All Schools To Receive “Not Rated: Declared State of Disaster” For State Academic Accountability

For those worried what the mandatory school closures due to COVID-19 will mean as far as state academic testing and ratings and for their schools, don’t. For 2020 state academic accountability, all districts and campuses will receive a label of “Not Rated: Declared State of Disaster,” according to Texas Education Agency.

TEA this week received approval from the U.S. Department of Education to waive statewide assessment and accountability requirements under the Elementary and Secondary Education Act, as amended by the Every Student Succeeds Act, for the 2019–2020 school year. School administrators should be receiving letters from TEA notifying them about this very soon, if they have not already received one.

Most state and federal funding and other opportunities schools received are tied to school ratings which are impacted by students’ scores on state tests and other indicators. After Governor Greg Abbot ordered schools closed through May, and suspended the annual academic assessment requirements, the question of what that would mean for schools arose.

TEA on March 24 requested a federal assessment and accountability waiver from USDE; the waiver was granted on March 30. TEA will issue “labels indicating Not Rated: Declared State of Disaster for 2020 to recognize that the closure of schools during the state’s testing window inhibited the ability of the state to accurately measure district and campus performance.”

Campuses identified for comprehensive support and improvement, targeted support and improvement, and additional targeted support in 2019 will maintain that label and interventions for 2020–2021.

Districts or campuses that received D or F ratings in 2019 will “continue to implement the previously ordered sanctions and interventions.”
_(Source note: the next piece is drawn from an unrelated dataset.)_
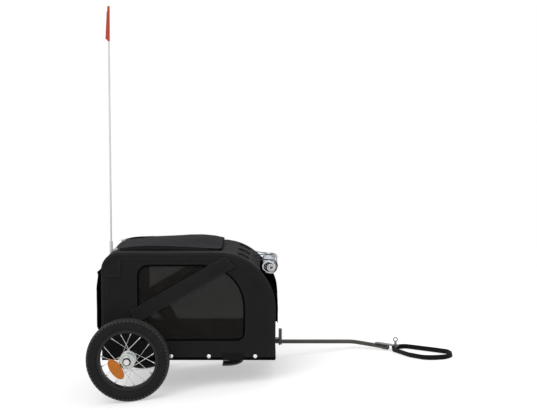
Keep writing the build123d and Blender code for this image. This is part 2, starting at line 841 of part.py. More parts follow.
# ---- Drawbar's stowing hook -------------------------------------------------------------
with BuildPart() as drawbar_hook:
    hook_curve_x = hook_length - hook_flat
    hook_curve_centre = (hook_rear_x + hook_flat, rail_low_z)
    with BuildSketch(right_plane(side_inner_y)):
        with Locations(hook_curve_centre):
            Ellipse(hook_curve_x, hook_drop)
        with Locations((hook_rear_x, hook_low_z)):
            Rectangle(hook_flat, hook_drop, align=(Align.MIN, Align.MIN))
        with Locations(hook_curve_centre):
            Ellipse(hook_curve_x - hook_t, hook_drop - hook_t, mode=Mode.SUBTRACT)
        with Locations((hook_rear_x, hook_low_z + hook_t)):
            Rectangle(hook_flat, hook_drop, align=(Align.MIN, Align.MIN), mode=Mode.SUBTRACT)
        kept = region(
            (hook_rear_x, hook_low_z - 1),
            (hook_front_x + 1, hook_low_z - 1),
            (hook_front_x + 1, rail_low_z),
            (hook_rear_x, rail_low_z),
        )
        add(kept, mode=Mode.INTERSECT)
    extrude(amount=-hook_depth)

# ---- Flag --------------------------------------------------------------------------------
with BuildPart() as flag_pole:
    with BuildSketch(Plane.XY.offset(flag_pole_low_z)):
        with Locations((flag_pole_x, flag_pole_y)):
            Circle(flag_pole_r)
    extrude(amount=flag_pole_length)

with BuildPart() as flag_socket:
    with BuildSketch(Plane.XY.offset(flag_socket_low_z)):
        with Locations((flag_pole_x, flag_pole_y)):
            Circle(flag_socket_r)
    extrude(amount=flag_socket_length)

    # Two sewn tabs hold the tube against the cabin's side.
    with BuildSketch(Plane.XZ.offset(-cabin_half_width - seat_gap)):
        tab_length = flag_pole_behind + flag_tab_lap
        for tab_drop in flag_tab_below_patch:
            with Locations((flag_pole_x, patch_corner[1] - tab_drop)):
                Rectangle(tab_length, flag_tab_height, align=(Align.MIN, Align.CENTER))
    extrude(amount=-cloth_t)
    with BuildSketch(Plane.XY.offset(flag_pole_low_z - seat_gap)):
        with Locations((flag_pole_x, flag_pole_y)):
            Circle(flag_pole_r + seat_gap)
    extrude(amount=flag_socket_length, mode=Mode.SUBTRACT)

with BuildPart() as flag:
    flag_start_y = flag_pole_y + flag_pole_r + seat_gap
    flag_top_z = flag_pole_high_z - flag_end_gap
    with BuildSketch(Plane.YZ.offset(flag_pole_x)):
        with BuildLine():
            Polyline(
                (flag_start_y, flag_top_z),
                (flag_start_y, flag_top_z - flag_height),
                (flag_start_y + flag_reach, flag_top_z - flag_tip_below),
                close=True,
            )
        make_face()
    extrude(amount=flag_t / 2, both=True)

# ---- Parked stance ------------------------------------------------------------------------
# The cap's lowest forward point comes down to the ground as the frame turns about the axle.
cap_end = along_bar(bar_inner_run + seat_gap + cap_end_t, bar_z - cap_r)
drop = wheel_r - cap_end.Z
tip_angle = asin(wheel_r / hypot(cap_end.X, drop)) - atan2(drop, cap_end.X)
ground = Plane(
    origin=(wheel_r * sin(tip_angle), 0, wheel_r - wheel_r * cos(tip_angle)),
    x_dir=(cos(tip_angle), 0, sin(tip_angle)),
    z_dir=(-sin(tip_angle), 0, cos(tip_angle)),
)

# ---- Hitch strap, a webbing loop round the pin that lies on the ground ---------------------
# Each corner of the loop: ahead of the pin, to its left, and the bend's radius.
loop_bend_r = pin_r + strap_slack
strap_corners = (
    (-loop_bend_r, loop_bend_r, loop_bend_r - 1),
    (38, 12, 40),
    (178, -168, 60),
    (190, -222, 30),
    (160, -250, 30),
    (96, -236, 90),
    (38, -150, 120),
    (-loop_bend_r, -22, 22),
)
pin_on_ground = ground.to_local_coords(along_bar(pin_at, pin_low_z))
with BuildPart() as hitch_strap:
    with BuildSketch(ground.offset(seat_gap)):
        with BuildLine():
            FilletPolyline(
                *[(pin_on_ground.X + ahead, pin_on_ground.Y + left) for ahead, left, bend in strap_corners],
                radius=[bend for ahead, left, bend in strap_corners],
                close=True,
            )
        strap_hole = make_face()
        offset(amount=strap_t)
        add(strap_hole, mode=Mode.SUBTRACT)
    extrude(amount=strap_width)

# ---- Hand over ------------------------------------------------------------------------------
pieces = {
    "base_rail_right": base_rail_right,
    "base_rail_left": base_rail_left,
    "base_cross_tubes": base_cross_tubes,
    "floor_board": floor_board,
    "hoop_right": hoop_right,
    "hoop_left": hoop_left,
    "roof_cross_tubes": roof_cross_tubes,
    "brace_right": brace_right,
    "brace_left": brace_left,
    "side_panel_right": side_panel_right,
    "side_panel_left": side_panel_left,
    "side_mesh_right": side_mesh_right,
    "side_mesh_left": side_mesh_left,
    "window_band_right": window_band_right,
    "window_band_left": window_band_left,
    "corner_patch_right": corner_patch_right,
    "corner_patch_left": corner_patch_left,
    "roof_panel": roof_panel,
    "roof_hatch": roof_hatch,
    "front_panel": front_panel,
    "front_door": front_door,
    "front_lower_panel": front_lower_panel,
    "rear_lower_panel": rear_lower_panel,
    "rear_door": rear_door,
    "rear_pocket": rear_pocket,
    "rain_cover": rain_cover,
    "roll_strap_right": roll_strap_right,
    "roll_strap_left": roll_strap_left,
    "axle_bracket_right": axle_bracket_right,
    "axle_bracket_left": axle_bracket_left,
    "axle_right": axle_right,
    "axle_left": axle_left,
    "hub_right": hub_right,
    "hub_left": hub_left,
    "rim_right": rim_right,
    "rim_left": rim_left,
    "tyre_right": tyre_right,
    "tyre_left": tyre_left,
    "spokes_right": spokes_right,
    "spokes_left": spokes_left,
    "wheel_reflector_right": wheel_reflector_right,
    "wheel_reflector_left": wheel_reflector_left,
    "drawbar": drawbar,
    "drawbar_cap": drawbar_cap,
    "drawbar_socket": drawbar_socket,
    "drawbar_bracket": drawbar_bracket,
    "drawbar_pin": drawbar_pin,
    "drawbar_hook": drawbar_hook,
    "hitch_plate": hitch_plate,
    "hitch_pin": hitch_pin,
    "hitch_strap": hitch_strap,
    "flag_pole": flag_pole,
    "flag_socket": flag_socket,
    "flag": flag,
}

parked = ground.location.inverse()
boxes = [piece.part.moved(parked).bounding_box() for piece in pieces.values()]
middle_x = (min(box.min.X for box in boxes) + max(box.max.X for box in boxes)) / 2
placement = Location((-middle_x, 0, 0)) * parked
os.makedirs("parts", exist_ok=True)
for name, piece in pieces.items():
    standing = piece.part.moved(placement)
    standing.label = name
    export_step(standing, f"parts/{name}.step")
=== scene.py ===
"""Dog bike trailer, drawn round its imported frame: cloth, wheels, drawbar and studio.

Sizes are millimetres in the cabin's own level frame: x ahead of the axle, y to the
trailer's left, z up from the ground. placed() turns that frame to the parked stance.
"""

import json
import math

import bmesh
import bpy
from mathutils import Matrix, Vector, noise
from mathutils.geometry import delaunay_2d_cdt


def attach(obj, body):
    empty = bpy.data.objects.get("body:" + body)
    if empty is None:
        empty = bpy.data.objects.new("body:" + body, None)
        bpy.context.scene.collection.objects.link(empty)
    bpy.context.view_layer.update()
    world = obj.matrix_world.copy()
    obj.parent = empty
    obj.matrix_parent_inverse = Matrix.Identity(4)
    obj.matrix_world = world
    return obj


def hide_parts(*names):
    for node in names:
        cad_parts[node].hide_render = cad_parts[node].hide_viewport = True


bl_info = {
    "name": "Dog bike trailer",
    "version": (1, 0, 0),
    "blender": (4, 5, 0),
    "location": "View3D > Sidebar > Trailer",
    "description": "Builds the cloth, wheels and fittings of a parked dog bike trailer",
    "category": "Add Mesh",
}

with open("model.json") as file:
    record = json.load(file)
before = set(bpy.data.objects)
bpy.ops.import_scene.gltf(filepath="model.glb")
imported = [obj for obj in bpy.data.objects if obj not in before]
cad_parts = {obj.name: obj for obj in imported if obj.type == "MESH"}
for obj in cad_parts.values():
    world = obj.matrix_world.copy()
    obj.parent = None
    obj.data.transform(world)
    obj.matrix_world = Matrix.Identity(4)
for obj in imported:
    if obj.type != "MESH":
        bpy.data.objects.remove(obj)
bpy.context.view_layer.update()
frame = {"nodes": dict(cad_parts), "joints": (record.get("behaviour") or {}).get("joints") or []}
NODES = frame["nodes"]

# ---- The level frame ----------------------------------------------------------------
WHEEL_R = 150.0
NOSE_DOWN = math.radians(6.65549)
AXLE = Vector(next(j["pos_m"] for j in frame["joints"] if j["name"] == "wheel_right_spin"))
PARKED = (
    Matrix.Translation(Vector((AXLE.x, 0, AXLE.z)))
    @ Matrix.Rotation(NOSE_DOWN, 4, "Y")
    @ Matrix.Translation(Vector((0, 0, -WHEEL_R / 1000)))
    @ Matrix.Scale(0.001, 4)
)
RIGHT = -1
LEFT = 1
SIDES = (("right", RIGHT), ("left", LEFT))

# The cabin's side outline
REAR_X = -101.0
BASE_Z = 136.0
TOP_Z = 528.0
REAR_R = 64.0
FRONT_R = 207.0
FRONT_LEAN = math.radians(0.5)
FRONT_FOOT_X = 528.0
FRONT_CENTRE = Vector((322.61, 321.0))
WHEEL_Y = 267.0


def placed(x, y, z):
    """A point of the level frame, in metres where the trailer stands."""
    return PARKED @ Vector((x, y, z))


# ---- Small tools ---------------------------------------------------------------------
def linear(colour):
    """An sRGB hex value as a linear colour with alpha."""
    parts = [int(colour[i:i + 2], 16) / 255 for i in (1, 3, 5)]
    return [v / 12.92 if v <= 0.04045 else ((v + 0.055) / 1.055) ** 2.4 for v in parts] + [1.0]


def node(tree, kind, inputs=None, **settings):
    """Adds a node with its settings, and its inputs as values or linked sockets."""
    made = tree.nodes.new(kind)
    for key, value in settings.items():
        setattr(made, key, value)
    for key, value in (inputs or {}).items():
        if isinstance(value, bpy.types.NodeSocket):
            tree.links.new(value, made.inputs[key])
        else:
            made.inputs[key].default_value = value
    return made


def ramp(made, *stops):
    """Sets a colour ramp's stops, each a place and a grey or a linear colour."""
    band = made.color_ramp
    while len(band.elements) < len(stops):
        band.elements.new(0.5)
    for element, (place, value) in zip(band.elements, stops):
        element.position = place
        element.color = value if isinstance(value, list) else (value, value, value, 1)
    return made.outputs["Color"]


def smooth(mesh, angle=38):
    """Smooth faces, with edges kept sharp past an angle."""
    mesh.polygons.foreach_set("use_smooth", [True] * len(mesh.polygons))
    mesh.set_sharp_from_angle(angle=math.radians(angle))


def shaped(name, verts, faces, material, uv=None, closed=True, level=True):
    """A mesh object at the origin. uv gives a point for each vertex."""
    mesh = bpy.data.meshes.new(name)
    mesh.from_pydata([PARKED @ Vector(v) if level else Vector(v) for v in verts], [], faces)
    if closed:
        shape = bmesh.new()
        shape.from_mesh(mesh)
        bmesh.ops.recalc_face_normals(shape, faces=shape.faces)
        shape.to_mesh(mesh)
        shape.free()
    if uv:
        layer = mesh.uv_layers.new(name="UVMap")
        for loop in mesh.loops:
            layer.data[loop.index].uv = uv[loop.vertex_index]
    mesh.materials.append(MADE[material])
    smooth(mesh)
    made = bpy.data.objects.new(name, mesh)
    bpy.context.collection.objects.link(made)
    return made


def seat(made, body, replaces=()):
    """Rides a piece on its body and the solids that it stands for."""
    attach(made, body)
    if replaces:
        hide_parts(*replaces)
    return made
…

“If a campus has been ordered to prepare a turnaround plan and then receives a rating of Not Rated: Declared State of Disaster, that campus is strongly encouraged, but not required, to implement the approved turnaround plan,” TEA reports.

Overall ratings or domain ratings of or F in both 2019 and in 2021 by a campus or district “will be considered to be consecutive for the determination of multiple-year unacceptable status.”